Meanwhile, students at Germany's Hochschule Osnabrueck gathered on Wednesday, May 16, for a communal performance of "Toast To Freedom" by the many visitors to the city's annual Osnabrueck Maiwoche celebration. Inspired by Osnabrueck journalist Heinz Rebellius and organized by Institut für Musik director Martin Behrens, the event saw hundreds of voices ringing out in the Osnabrück town center und were recorded by the students, who added the voice of the citizen of Osnabrueck to their own version of "Toast To Freedom", which they had recorded in the studio of Osnabrueck's Institute for Music. The students arranged their version of "Toast To Freedom" as a contemporary dance song with a faster disco beat, a sampled and looped guitar hookline and with a wide array of local musicians. More than 110 vocal tracks were recorded, and additional performances of well known Osnabrueck musicians like Toscho Todorovic (Blues Company), Heaven (Die Angefahrenen Schulkinder) and the Osnabrueck Symphony Orchestra pay tribute to the multi-artist rendition of the original version. "Toast To Osnabrueck – The Freedom City Mix" was released worldwide on Humans Rights Day, December 10, 2012, including a video. Carl Carlton, composer and lyricist for the original version of the song, also expressed admiration for the "Freedom City Mix" of his song: "Many versions of this song are currently spreading the spirit of Amnesty International throughout the world, and this makes me indescribably happy as a songwriter. The fact that the entire city of Osnabrueck joined in creating this version is something very special. You can see the enthusiasm in the video: the stage performers and audience members practically melt together as one – that's how it should be!" City mayor Boris Pistorius noted that the song fits in perfectly with the history of Osnabrueck, whose town hall famously hosted the "Peace of Westphalia" in 1648. Treaties signed here put an end to the bloody Thirty Years' War. Since then, Osnabrueck has been known as the "Freedom City (Die Friedensstadt)". Pistorius added, "I am convinced that 'Toast to Freedom – The Freedom City Mix' embodies the power of freedom, and now many people around the world will have a chance to hear that."

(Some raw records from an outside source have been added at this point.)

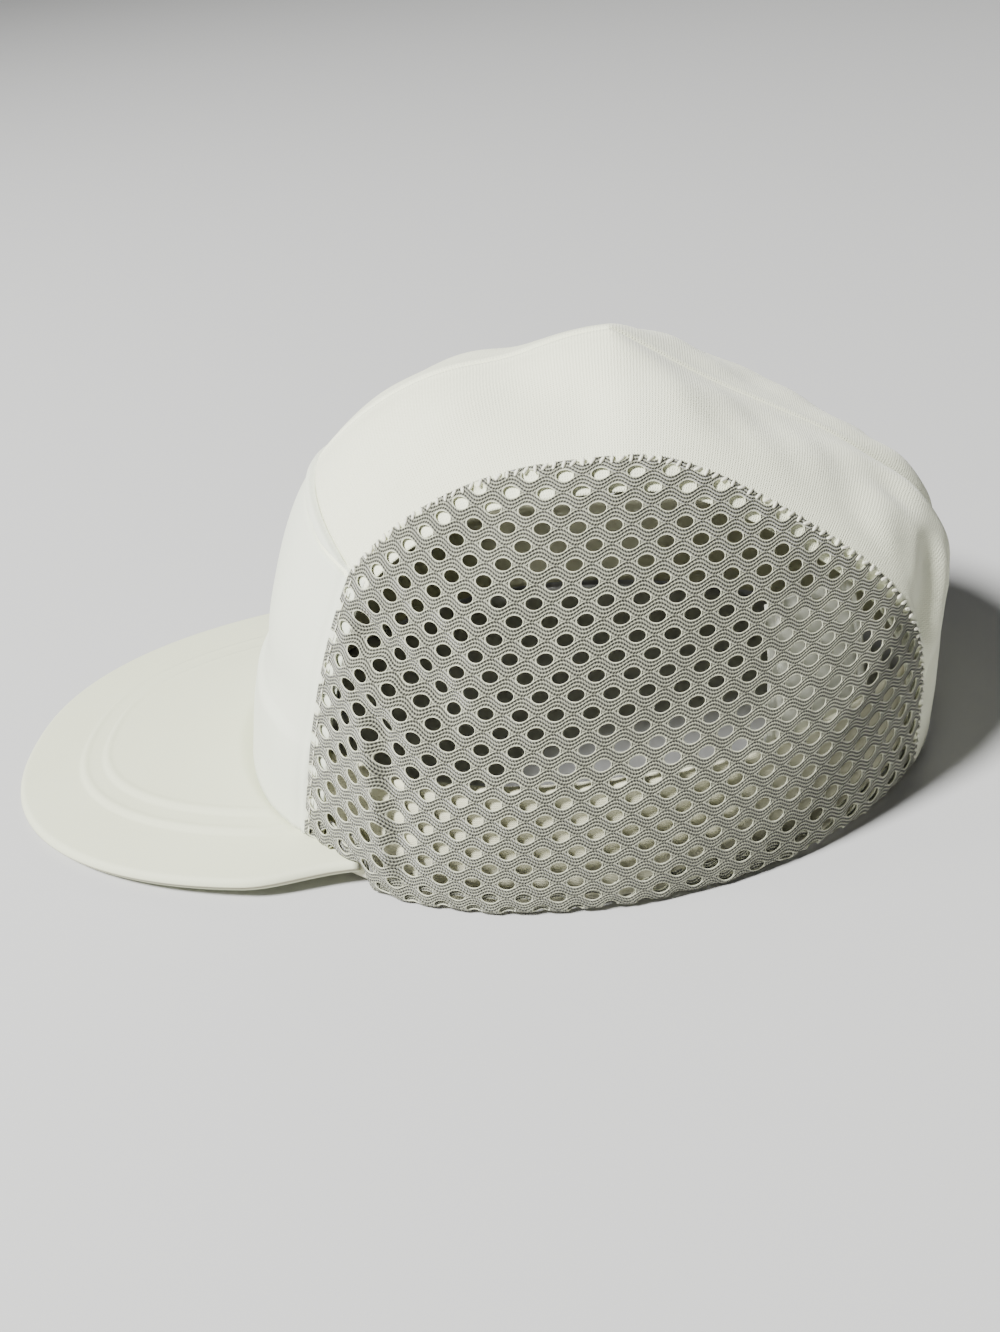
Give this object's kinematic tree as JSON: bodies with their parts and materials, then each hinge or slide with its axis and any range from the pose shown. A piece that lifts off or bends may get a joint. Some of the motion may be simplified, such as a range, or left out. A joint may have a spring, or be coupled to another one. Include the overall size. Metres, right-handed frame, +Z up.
{
  "type": "five-panel cap with net sides",
  "caption": "Soft camp cap with a flat stiffened visor, a smooth front panel, two ribbed top panels and D-shaped open-net side panels over an inner sweatband.",
  "frame": {"origin": "under the middle of the whole cap, on the plane that the side hems rest on", "axes": "+Z up to the peak, -Y towards the visor's tip, +X towards the wearer's left"},
  "size_m": [0.1742, 0.2686, 0.118],
  "materials": {
    "front_cloth": "smooth close weave, cool ivory",
    "crown_cloth": "fine crosswise ribs, warm ivory",
    "side_net": "coarse knitted net with oval holes",
    "seam_tape": "plain woven tape",
    "sweatband_cloth": "brushed plain weave",
    "interlining": "bonded non-woven",
    "elastic": "ribbed elastic webbing",
    "label_cloth": "smooth satin tape",
    "board": "matte moulded sheet",
    "visor_cloth": "smooth close weave, slight sheen"
  },
  "bodies": {
    "root": {"front_panel": "front_cloth", "top_panel_left": "crown_cloth", "top_panel_right": "crown_cloth", "side_net_panel_left": "side_net", "side_net_panel_right": "side_net", "front_seam_tape": "seam_tape", "centre_seam_tape": "seam_tape", "side_seam_tape_left": "seam_tape", "side_seam_tape_right": "seam_tape", "sweatband": "sweatband_cloth", "sweatband_core": "interlining", "back_elastic": "elastic", "care_label": "label_cloth", "visor_board": "board", "visor_top_cover": "visor_cloth", "visor_under_cover": "visor_cloth"}
  },
  "joints": []
}
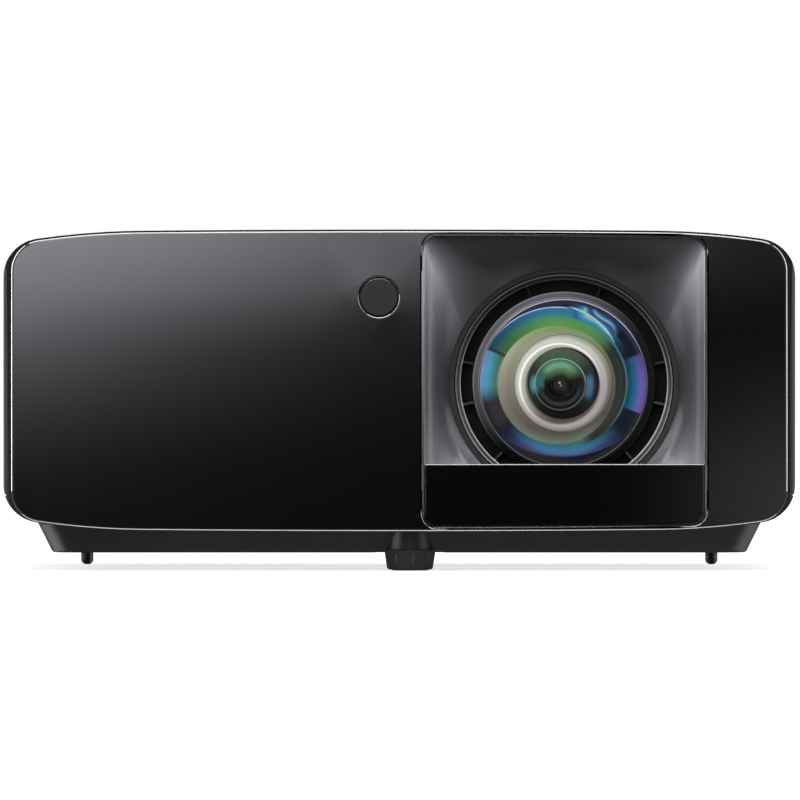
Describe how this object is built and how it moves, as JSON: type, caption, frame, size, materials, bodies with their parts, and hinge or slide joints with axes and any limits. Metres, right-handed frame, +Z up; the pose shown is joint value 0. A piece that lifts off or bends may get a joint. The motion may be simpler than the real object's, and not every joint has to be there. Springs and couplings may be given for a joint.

Coinciding with the release of "Toast to Freedom" in May 2012, Amnesty sponsored a competition encouraging musicians all over the world to enter their own musical interpretations and arrangements of this tune. Of the many entries received, "Toast to Freedom – The Berlin Mix" by the young Berlin artist Luca, was unanimously chosen by the judges as the winner. Inspired by Berlin's own struggles against tyranny, Luca succeeded in creating a moving arrangement of the Amnesty anthem. Accompanied only by sister Maria on cello and by unadorned acoustic guitar and fragmentary bass, Luca's "Toast to Freedom – The Berlin Mix" delivers equal parts reality and rapture. Luca's version was also a clear winner for songwriter Carlton: "The message of the original, which is about each individual's right to freedom and the protection of human rights around the world, is in Lucas’ version transformed into a very personal one. In the original, we used many musicians to create a powerful and colorful sound, and to do justice to a multicultural understanding of rights and freedoms. By contrast, Lucas' version is fragile, sensitive, but at the same time it delivers a very concrete message. This is a young voice coming forward to make the point that the fight for freedom and human rights takes place in our very own back yards every day." Executive producer Jochen M. Wilms says, "Luca's Berlin Mix adds a new and very personal dimension to the artistic initiative. She recorded it independently in Berlin and, together with Berlin cameraman Daniel Devecioglu and co-director Tom Richter, also produced her own video - a truly impressive and moving professional production!"